2020 Guardrails Held. Nobody Is Counting on That Again.

When Trump and his allies tried to overturn the 2020 election, the institutional machinery mostly held. Mike Pence didn't stop the certification. State officials resisted pressure. Courts threw out the lawsuits. People looked at that outcome and told themselves the system worked.

The system worked because people inside it did the right thing under enormous pressure. Trump spent the following four years replacing most of those people. His government is now staffed with loyalists up and down the line. The guardrails that held in 2020 exist because individuals chose to hold them.

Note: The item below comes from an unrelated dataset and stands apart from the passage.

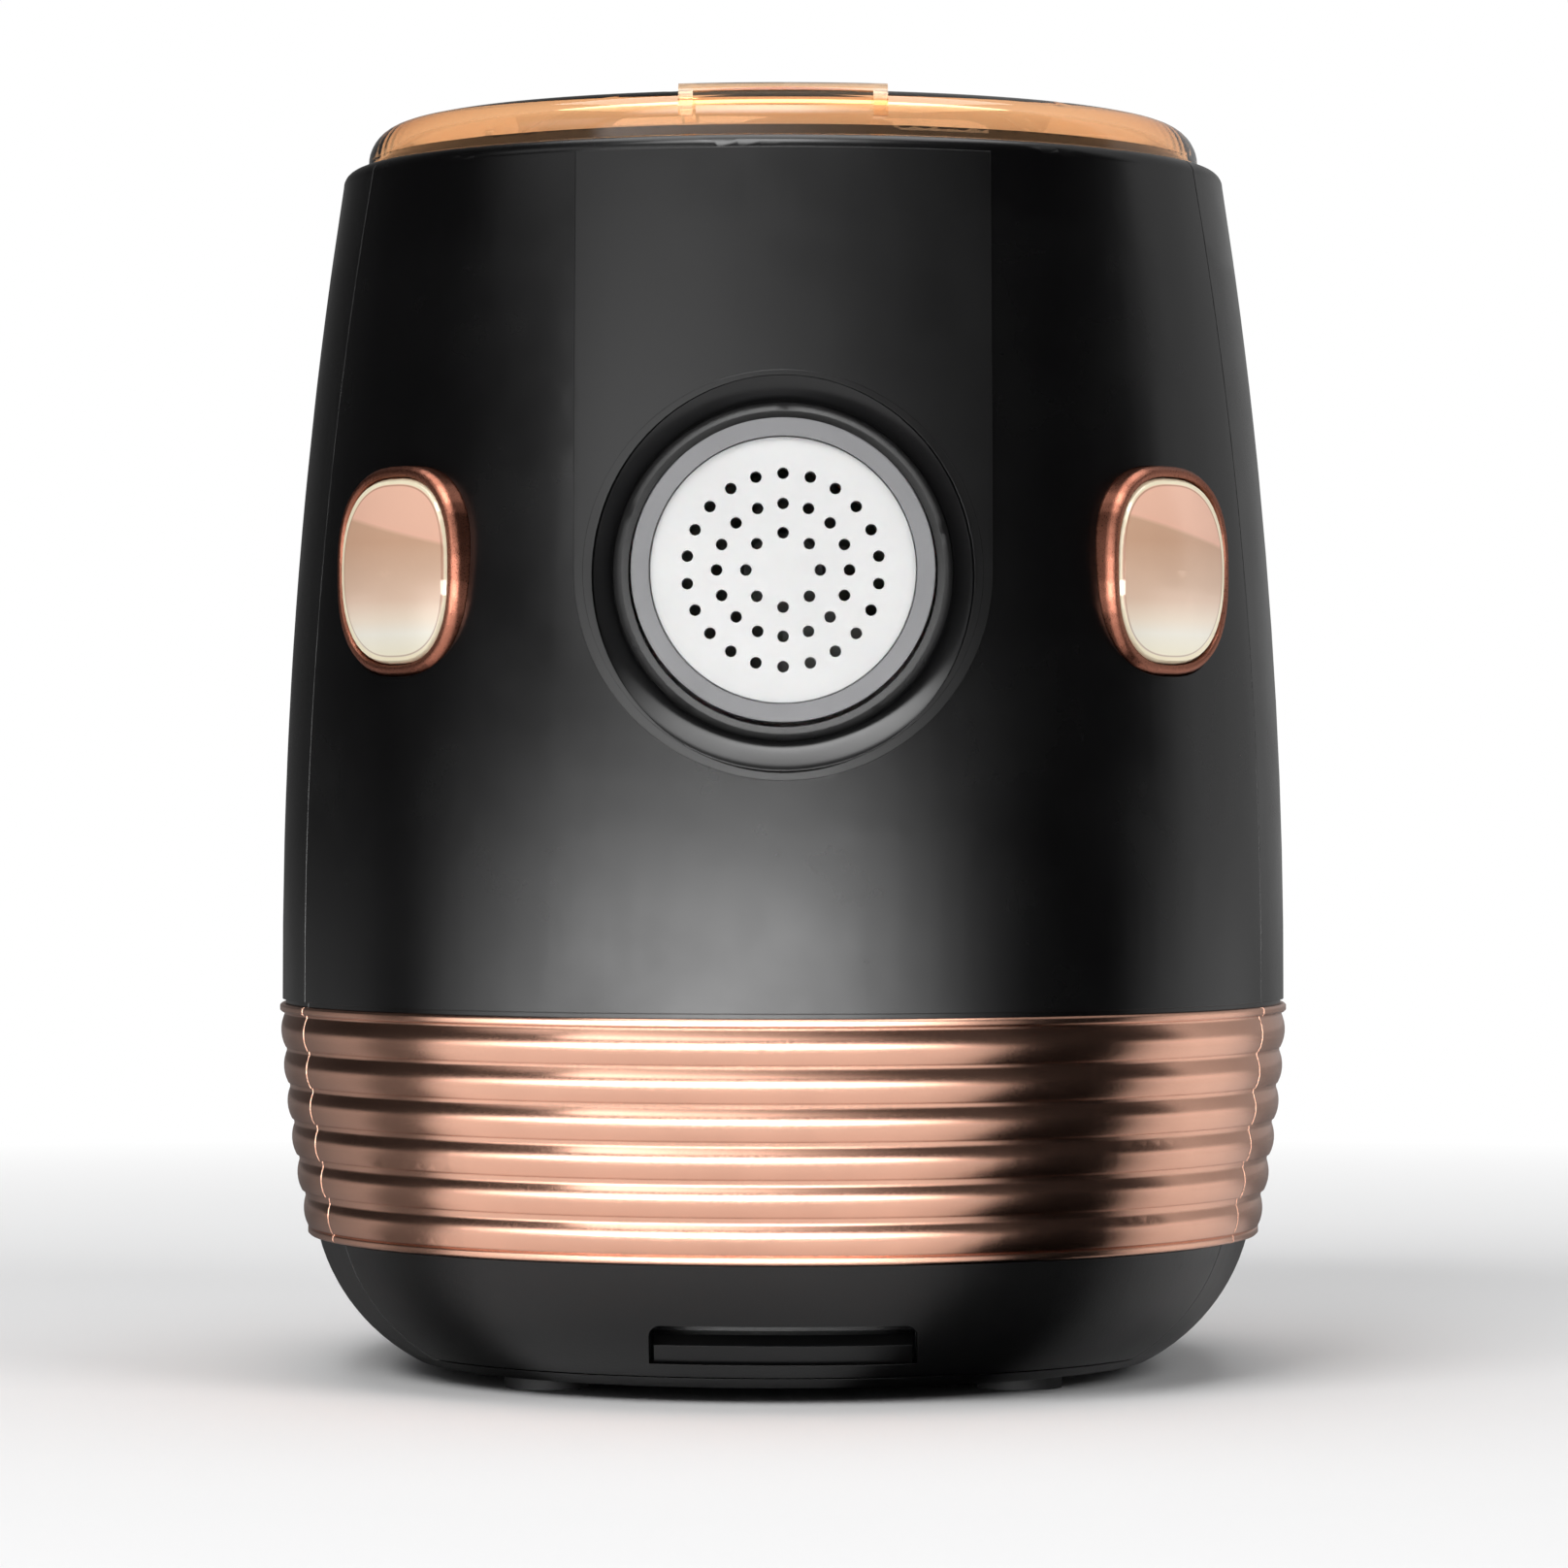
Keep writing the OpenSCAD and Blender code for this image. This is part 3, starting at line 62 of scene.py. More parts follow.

Those individuals are largely gone.

Jess, the trainer who asked The Guardian to use only her first name out of fear of retaliation, put it as plainly as anyone has: there is a "very visceral concern that this administration is planning to ensure that the elections go their way by any means necessary." These are not the words of someone who has been radicalized by MSNBC. These are the words of a former federal worker who watched her colleagues get fired by a billionaire running a fake government agency, then watched immigration agents tear through her community, and drew the obvious conclusion.

Block by Block, Because That's How You Vote

The strategy here is granular by design. You vote by precinct. You vote where you live. So the people who watch what happens to your vote are most effective when they live near you, know your neighbors, and have already built the trust required to mobilize quickly. That's what the immigration monitoring networks built. That's the infrastructure being repurposed now.

Luis Argueta Jr, communications director of Unidos MN, told The Guardian that hundreds have already signed up for the democracy defense trainings since they launched in late April. He said he's not aware of similar ground-level efforts anywhere else in the country, though groups in other states have been calling, asking how it's going. Minnesota is, for the moment, the experiment.

The people doing this are exhausted. The Guardian is careful to note that. Months of day-to-day activism burns people out. The threat of federal prosecution hangs over anyone who gets too visible. But they're showing up to church basements on Tuesday nights in June anyway, because they made the mistake of assuming it couldn't get worse once, and they're not making that mistake again.

The Dingo Take

Let's be honest about what's happening here. A group of ordinary people in Minnesota watched their federal government conduct a military-style immigration operation that killed two of their neighbors, then watched the DOJ charge dozens of their fellow citizens for protesting it, and their response was to get more organized. Not less. More. That's not radicalism. That's rational behavior in the face of a government that has made its intentions extremely clear.

The cynical read on democracy defense trainings is that they're feel-good activism, church basements full of anxious liberals running tabletop exercises about election integrity while the real levers of power are held by people who don't care. That cynicism is understandable. It is also, at this particular moment in American history, a luxury. In 2020, the guardrails held because people inside the system chose to hold them. Those people are gone. The new strategy is to build the guardrails from the outside, neighbor by neighbor, precinct by precinct. Is it enough? Nobody knows. Is it better than doing nothing and hoping the institutions hold? The Minnesotans in that church basement have already seen what hoping gets you.

The most damning detail in The Guardian's reporting isn't the conspiracy charges, or the deportations, or even the president openly telegraphing plans to investigate elections that don't go his way. It's this: Jess, the woman training thousands of people to protect their elections, won't give her last name. She's afraid of her own government. In the United States. In 2026. Everything else in this story flows from that single fact.